On September 8, 1893 Chilean writer, modernist poet  and anarcha feminist poet Teresa Wilms Montt is born in Viña del Mar, Chile, the second of six daughters of Federico Guillermo Wilms Montt y Brieba and Luz Victoria Montt y Montt, both of whose families were members of the commercial and political elite of Chile during early first years of the 20th century, Teresa Wilms' education was at the hands of a strict governesses, who trained her in all the subjects and duties necessary for a search for a suitable husband.
However, since early childhood, she rebelled against the values and teachings of her class, which did not accommodate her free and creative spirit. A talented pianist, singer and writer of lyrics, skills that she was drawn upon the exhibit at the endless round of social gatherings of her class, it was at one of those events, held in the family mansion in the summer of 1910, where she met the young Gustavo Balmaceda Valdés – a family member of the late president José Manuel Balmaceda, who was  eight years older than her and worked for the internal revenue service.

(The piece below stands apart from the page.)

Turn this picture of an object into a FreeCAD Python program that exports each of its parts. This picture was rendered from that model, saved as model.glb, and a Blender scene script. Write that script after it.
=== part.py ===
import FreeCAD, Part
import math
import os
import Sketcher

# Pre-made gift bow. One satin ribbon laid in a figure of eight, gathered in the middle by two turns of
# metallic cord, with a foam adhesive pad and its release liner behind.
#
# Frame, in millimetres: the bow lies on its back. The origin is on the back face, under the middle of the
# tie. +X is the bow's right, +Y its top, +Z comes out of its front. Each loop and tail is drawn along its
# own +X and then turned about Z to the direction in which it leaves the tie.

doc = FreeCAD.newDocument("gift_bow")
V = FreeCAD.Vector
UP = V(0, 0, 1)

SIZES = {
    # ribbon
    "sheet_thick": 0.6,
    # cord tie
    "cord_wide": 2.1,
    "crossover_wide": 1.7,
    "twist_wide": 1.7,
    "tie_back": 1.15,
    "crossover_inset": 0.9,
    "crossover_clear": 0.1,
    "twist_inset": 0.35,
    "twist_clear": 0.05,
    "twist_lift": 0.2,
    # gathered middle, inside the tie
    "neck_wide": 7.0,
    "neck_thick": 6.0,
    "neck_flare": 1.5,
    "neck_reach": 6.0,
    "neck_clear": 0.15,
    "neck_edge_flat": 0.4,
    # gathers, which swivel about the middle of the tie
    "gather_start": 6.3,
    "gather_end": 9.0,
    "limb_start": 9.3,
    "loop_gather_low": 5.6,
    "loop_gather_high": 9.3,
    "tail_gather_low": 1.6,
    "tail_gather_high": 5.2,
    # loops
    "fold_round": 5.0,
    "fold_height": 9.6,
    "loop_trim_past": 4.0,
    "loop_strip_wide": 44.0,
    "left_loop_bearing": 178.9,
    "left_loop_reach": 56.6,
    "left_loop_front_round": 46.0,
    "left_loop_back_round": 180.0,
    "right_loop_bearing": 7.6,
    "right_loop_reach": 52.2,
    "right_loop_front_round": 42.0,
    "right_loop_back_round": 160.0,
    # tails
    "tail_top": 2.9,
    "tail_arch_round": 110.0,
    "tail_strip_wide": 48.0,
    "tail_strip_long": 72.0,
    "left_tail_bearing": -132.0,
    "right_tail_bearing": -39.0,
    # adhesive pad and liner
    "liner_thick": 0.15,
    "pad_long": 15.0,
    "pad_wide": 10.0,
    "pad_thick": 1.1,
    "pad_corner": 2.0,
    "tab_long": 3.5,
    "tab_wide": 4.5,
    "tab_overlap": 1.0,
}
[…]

 Despite opposition from both families – Teresa being only seventeen years old and her parents had refused her permission to wed – she married Gustavo Balmaceda, later giving birth to two daughters. However, her free spirit and intellectual pursuits, which brought her into contact with other men, provoked Balmaceda's jealousy, marital tensions and ultimately its breakdown. Balmaceda's work also took the family to far-flung parts of Chile such as Valdivia and Iquique from 1912 to 1915, and led to periods of prolonged loneliness for Teresa that nevertheless proved very fruitful for her creatively.

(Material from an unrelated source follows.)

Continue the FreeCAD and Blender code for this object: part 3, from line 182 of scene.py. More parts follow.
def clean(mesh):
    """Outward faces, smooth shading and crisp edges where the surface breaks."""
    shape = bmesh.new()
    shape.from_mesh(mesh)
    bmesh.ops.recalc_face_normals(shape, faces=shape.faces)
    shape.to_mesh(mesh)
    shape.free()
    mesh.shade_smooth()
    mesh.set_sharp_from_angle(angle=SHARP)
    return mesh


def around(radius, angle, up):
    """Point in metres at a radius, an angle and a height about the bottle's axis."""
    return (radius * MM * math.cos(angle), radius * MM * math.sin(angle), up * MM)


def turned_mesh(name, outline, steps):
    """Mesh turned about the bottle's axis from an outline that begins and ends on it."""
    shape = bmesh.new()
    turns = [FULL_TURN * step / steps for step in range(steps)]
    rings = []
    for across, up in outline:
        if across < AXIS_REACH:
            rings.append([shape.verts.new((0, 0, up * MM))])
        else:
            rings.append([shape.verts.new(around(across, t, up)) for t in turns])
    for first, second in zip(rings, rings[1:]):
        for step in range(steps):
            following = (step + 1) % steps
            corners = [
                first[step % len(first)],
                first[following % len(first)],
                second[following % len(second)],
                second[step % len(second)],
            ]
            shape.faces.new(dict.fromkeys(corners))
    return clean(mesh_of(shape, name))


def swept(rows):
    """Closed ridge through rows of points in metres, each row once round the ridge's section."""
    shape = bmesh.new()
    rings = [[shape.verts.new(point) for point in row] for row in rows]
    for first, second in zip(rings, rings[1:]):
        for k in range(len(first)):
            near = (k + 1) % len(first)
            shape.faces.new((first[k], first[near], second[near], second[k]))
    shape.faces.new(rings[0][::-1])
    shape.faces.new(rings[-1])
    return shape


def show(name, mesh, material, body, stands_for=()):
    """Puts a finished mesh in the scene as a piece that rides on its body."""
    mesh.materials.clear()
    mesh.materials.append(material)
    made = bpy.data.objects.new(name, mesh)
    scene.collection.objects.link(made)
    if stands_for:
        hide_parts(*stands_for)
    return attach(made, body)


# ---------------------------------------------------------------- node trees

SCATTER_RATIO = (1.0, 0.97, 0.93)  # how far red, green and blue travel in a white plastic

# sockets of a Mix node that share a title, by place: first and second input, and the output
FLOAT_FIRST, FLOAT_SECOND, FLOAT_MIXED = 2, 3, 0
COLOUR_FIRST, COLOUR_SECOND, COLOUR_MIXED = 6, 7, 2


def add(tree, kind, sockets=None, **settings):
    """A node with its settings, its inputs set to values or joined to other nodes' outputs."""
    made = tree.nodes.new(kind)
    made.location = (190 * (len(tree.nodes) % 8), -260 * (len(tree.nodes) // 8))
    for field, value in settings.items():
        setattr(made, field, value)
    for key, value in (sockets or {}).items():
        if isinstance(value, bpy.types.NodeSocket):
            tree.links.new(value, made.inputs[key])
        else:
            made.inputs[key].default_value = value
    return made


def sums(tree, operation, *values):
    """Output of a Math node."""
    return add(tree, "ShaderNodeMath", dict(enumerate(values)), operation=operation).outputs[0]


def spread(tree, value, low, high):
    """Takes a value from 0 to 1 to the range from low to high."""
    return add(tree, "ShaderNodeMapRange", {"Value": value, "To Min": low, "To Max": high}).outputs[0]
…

 It was during these years she turned to the writing of  intimate diaries and sustained close friendships with a number influential artists and intellectuals, such as the poet Victor Domingo Silva. It was during her stay in Iquique that she was published for the first time under the pseudonym 'Tebac', and it was there that she first encounter feminist and anarchist ideas, inspired by the speech of the Spanish feminist Belén de Zárraga and the Chilean Luis Emilio Recabarren, and her meeting with anarchists and syndicalists.

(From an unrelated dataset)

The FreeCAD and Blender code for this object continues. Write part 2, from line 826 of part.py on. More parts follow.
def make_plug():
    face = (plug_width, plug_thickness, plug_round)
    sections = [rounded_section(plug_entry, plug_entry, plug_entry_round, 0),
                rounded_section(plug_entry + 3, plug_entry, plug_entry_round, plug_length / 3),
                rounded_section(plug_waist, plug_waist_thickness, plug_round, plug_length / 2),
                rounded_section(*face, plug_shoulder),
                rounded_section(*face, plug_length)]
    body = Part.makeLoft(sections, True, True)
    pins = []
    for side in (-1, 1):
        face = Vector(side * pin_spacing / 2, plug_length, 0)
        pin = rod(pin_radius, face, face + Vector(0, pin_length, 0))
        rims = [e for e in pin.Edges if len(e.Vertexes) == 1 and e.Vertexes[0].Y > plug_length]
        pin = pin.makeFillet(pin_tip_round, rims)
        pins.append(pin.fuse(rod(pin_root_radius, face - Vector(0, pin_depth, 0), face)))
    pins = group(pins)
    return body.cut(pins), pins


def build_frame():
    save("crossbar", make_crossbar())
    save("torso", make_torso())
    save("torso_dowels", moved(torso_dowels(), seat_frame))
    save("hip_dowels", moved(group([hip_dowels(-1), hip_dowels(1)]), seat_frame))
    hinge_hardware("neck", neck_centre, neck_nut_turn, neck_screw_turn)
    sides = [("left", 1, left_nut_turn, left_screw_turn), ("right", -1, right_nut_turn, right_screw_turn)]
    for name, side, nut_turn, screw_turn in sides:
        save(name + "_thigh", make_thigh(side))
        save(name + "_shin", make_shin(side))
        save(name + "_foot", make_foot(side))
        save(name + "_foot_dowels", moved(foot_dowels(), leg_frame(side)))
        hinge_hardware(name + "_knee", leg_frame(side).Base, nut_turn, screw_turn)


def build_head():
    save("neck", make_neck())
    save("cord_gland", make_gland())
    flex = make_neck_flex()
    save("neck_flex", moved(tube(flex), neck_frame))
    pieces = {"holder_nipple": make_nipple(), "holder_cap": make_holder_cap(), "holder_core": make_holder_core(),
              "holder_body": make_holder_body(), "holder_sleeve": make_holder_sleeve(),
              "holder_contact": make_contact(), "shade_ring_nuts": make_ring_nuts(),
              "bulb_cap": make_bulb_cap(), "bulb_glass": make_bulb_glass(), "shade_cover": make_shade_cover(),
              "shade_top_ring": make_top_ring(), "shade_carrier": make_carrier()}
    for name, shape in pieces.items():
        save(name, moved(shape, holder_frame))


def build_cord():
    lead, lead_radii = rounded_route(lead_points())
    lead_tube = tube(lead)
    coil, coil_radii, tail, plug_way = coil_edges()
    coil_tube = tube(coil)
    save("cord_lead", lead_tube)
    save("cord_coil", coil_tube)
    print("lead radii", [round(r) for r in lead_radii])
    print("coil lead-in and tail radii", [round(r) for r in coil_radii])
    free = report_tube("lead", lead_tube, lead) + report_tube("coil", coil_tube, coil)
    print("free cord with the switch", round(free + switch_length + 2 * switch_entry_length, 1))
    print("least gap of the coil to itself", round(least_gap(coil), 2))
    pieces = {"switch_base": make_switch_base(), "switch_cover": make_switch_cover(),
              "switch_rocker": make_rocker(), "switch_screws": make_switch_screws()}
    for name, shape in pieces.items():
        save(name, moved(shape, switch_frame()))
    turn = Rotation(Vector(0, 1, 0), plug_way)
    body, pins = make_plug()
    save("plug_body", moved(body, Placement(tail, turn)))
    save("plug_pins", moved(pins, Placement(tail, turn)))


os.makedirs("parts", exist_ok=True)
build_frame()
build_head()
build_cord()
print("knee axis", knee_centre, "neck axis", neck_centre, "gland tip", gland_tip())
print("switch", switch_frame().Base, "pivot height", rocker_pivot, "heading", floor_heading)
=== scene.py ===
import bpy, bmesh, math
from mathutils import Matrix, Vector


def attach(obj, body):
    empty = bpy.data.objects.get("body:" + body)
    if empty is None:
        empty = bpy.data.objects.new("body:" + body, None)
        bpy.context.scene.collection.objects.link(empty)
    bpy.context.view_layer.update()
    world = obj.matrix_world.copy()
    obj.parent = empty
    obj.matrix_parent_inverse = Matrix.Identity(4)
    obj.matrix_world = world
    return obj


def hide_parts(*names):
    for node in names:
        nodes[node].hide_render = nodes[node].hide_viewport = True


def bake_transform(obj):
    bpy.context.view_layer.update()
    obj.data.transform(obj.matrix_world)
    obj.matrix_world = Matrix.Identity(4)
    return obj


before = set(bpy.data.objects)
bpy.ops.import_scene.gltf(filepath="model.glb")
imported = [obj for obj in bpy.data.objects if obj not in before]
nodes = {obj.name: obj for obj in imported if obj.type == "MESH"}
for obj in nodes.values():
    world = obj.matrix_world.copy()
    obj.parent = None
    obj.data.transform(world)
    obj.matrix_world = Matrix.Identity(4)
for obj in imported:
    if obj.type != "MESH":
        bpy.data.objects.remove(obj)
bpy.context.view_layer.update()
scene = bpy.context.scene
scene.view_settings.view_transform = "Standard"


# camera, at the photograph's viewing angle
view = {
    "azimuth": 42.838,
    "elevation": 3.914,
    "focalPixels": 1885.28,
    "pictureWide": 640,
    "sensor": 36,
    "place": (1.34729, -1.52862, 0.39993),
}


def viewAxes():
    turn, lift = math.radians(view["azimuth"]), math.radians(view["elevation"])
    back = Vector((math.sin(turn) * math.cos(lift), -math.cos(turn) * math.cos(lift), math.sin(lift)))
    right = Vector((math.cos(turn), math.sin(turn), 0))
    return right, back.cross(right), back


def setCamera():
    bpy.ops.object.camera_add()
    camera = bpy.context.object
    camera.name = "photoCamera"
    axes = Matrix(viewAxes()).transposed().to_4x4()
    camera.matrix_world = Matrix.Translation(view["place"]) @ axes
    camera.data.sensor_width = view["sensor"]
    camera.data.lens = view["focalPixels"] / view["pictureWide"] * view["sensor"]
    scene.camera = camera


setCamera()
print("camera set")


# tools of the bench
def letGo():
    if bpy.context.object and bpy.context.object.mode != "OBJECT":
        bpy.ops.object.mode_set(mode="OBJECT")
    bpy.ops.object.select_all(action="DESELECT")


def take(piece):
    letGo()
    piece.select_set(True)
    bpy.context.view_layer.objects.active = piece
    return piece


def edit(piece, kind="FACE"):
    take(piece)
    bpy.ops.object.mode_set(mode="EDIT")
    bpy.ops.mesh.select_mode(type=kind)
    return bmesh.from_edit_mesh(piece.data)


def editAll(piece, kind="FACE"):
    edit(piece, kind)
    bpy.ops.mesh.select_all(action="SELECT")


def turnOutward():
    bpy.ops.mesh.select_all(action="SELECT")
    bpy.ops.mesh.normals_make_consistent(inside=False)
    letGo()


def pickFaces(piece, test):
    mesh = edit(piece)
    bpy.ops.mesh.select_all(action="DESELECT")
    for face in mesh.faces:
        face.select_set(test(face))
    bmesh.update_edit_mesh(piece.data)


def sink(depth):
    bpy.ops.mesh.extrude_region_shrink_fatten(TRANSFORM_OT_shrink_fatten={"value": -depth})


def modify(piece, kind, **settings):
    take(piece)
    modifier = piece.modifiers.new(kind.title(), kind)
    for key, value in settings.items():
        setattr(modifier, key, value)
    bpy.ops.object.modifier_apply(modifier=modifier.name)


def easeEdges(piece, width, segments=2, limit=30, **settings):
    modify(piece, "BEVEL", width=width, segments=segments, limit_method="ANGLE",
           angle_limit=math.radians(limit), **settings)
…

The discovery in 1915 of her affair with Balmaceda's cousin, Vicente Zañartu Balmaceda, led to the men of the Balmaceda Valdés family deciding to have her confined to the Convento de la Preciosa Sangre which was more of an asylym / prison . There, she continued to keep her diary and, depressed, made her first suicide attempt on March 29, 1916. In June 1916, the Chilean poet and anarchist Vicente Huidobro helped her escape from the convent and together they fled to Buenos Aires where she found freedom, both as a woman and as a writer. She began collaborating on the magazine 'Nosotros' (We) along side the like of fellow poets Gabriela Mistral and Ángel Cruchaga Santa María and joined the circle around writers such as Victoria Ocampo, Jorge Borges, and the feminist-fashionista 'Pele' Pelegrina Pastorino. In 1917 Wilms Montt published her first two books – 'Inquietudes Sentimentales' (Sentimental Concerns), a set of fifty poems that enjoyed overwhelming success among the Argentine capital's intellectual circles, as did her second book, 'Los tres cantos' (The Three Songs), in which she explored eroticism and spirituality.e with the magazine Nosotros, which also published work by Gabriela Mistral and Ángel Cruchaga Santa María.
 In August 1917, her 20-year-old lover Horacio Ramos Mejía, committed suicide in front of Wilms Montt, and she left for New York City to collaborate with the Red Cross during World War I, but, after being accused of being a German spy, she was refused entry and was deported to Spain. There, she joined Madrid's bohemia and intellectual circle, befriending writer such as Joaquín Edwards Bello, Gómez de la Serna, Enrique Gómez Carrillo and Ramón del Valle-Inclán, going on to become the muse of the artist Julio Romero de Torres. In Madrid, which was to become her base from then on, she published a further two works under the pseudonym Teresa de la Cruz, which were widely praised by Spanish literary critics: 'En la Quietud del Mármol' (In the Stillness of Marble; 1918) and 'Anuarí' (1919). The first is an elegy of lyrical tone, composed of 35 fragments, with death as the central motive. Written in the first person, she focused her interest in the mediating role of the love of life. 'Anuarí', meanwhile, was a tribute to her dead lover Ramos Mejía.
During a visit to Buenos Aires, in 1919, she published her fifth book, 'Cuentos para hombres que todavía son niños' (Tales for Men Who Are Still Children), in which she evoked her childhood and some of her later relationships, in stories of great originality and fantasy.
She was a very very beautiful woman and a poet of the highest calibre. Unfortunately, this is news to much of the world Described by fearful right-wing critics as "embodying sexual aberrance and social prophesy", she embraced the anarchist ideas that were sweeping through the industrialised world in the late 19th and early 20th centuries and took part in the aggressive anti-capitalist discourse that advocated full social revolution.
She continued to travel through Europe, visiting London and Paris, and it was in the latter in 1920 that she was reunited with his daughters after 5 years of separation, through the efforts of her diplomat father. However, shortly after their departure, she plunged into a deep depression , her soul broken and  became seriously ill and during this crisis she consumed a large dose of Veronal,and after a long period of agony, died on December 24, 1921. She was  only twenty-eight years old ,leaving behind a life full of intense and painful experiences, but also a writer who  lived a tumultuous , rebellious life who refused to conform to societies rules and the expectations  of her time and surroundings and left behind a great body ofwork that deserves to be recognized, but sadly her life is mostly forgotten. in her country and in the world, but at least is remembered in the 2009 film "Teresa: Crucificada por amar" by director Tatiana Gaviola.
In the last pages of her diary, she wrote:"Morir, después de haber sentido todo y no ser nada..." (Dying, having felt everything and being nothing ...)  

Teresa Wilms Montt - In the Stillness of Marble 

And when the sun spills out diamonds upon the world,
then I breathe in all the flowers, I see you in all the trees,
and I possess you tumbling, intoxicated with love,
on the lawns of fragrant grass.

And when the moon gives its humble blessing to men,
I see you gigantic, silhouetted by the sharp edges of a
lightning bolt; I see you enormous, confused with the immortal, scattering your indulgence over the world, soothing the desperation of so many suffering castaways;

I breathe you in the atmosphere, I imagine you in the mystery,
I extract you from nothingness.
It seems to me that the world was only made to help me evoke you,
and the sun to serve me as a lantern over the rugged path.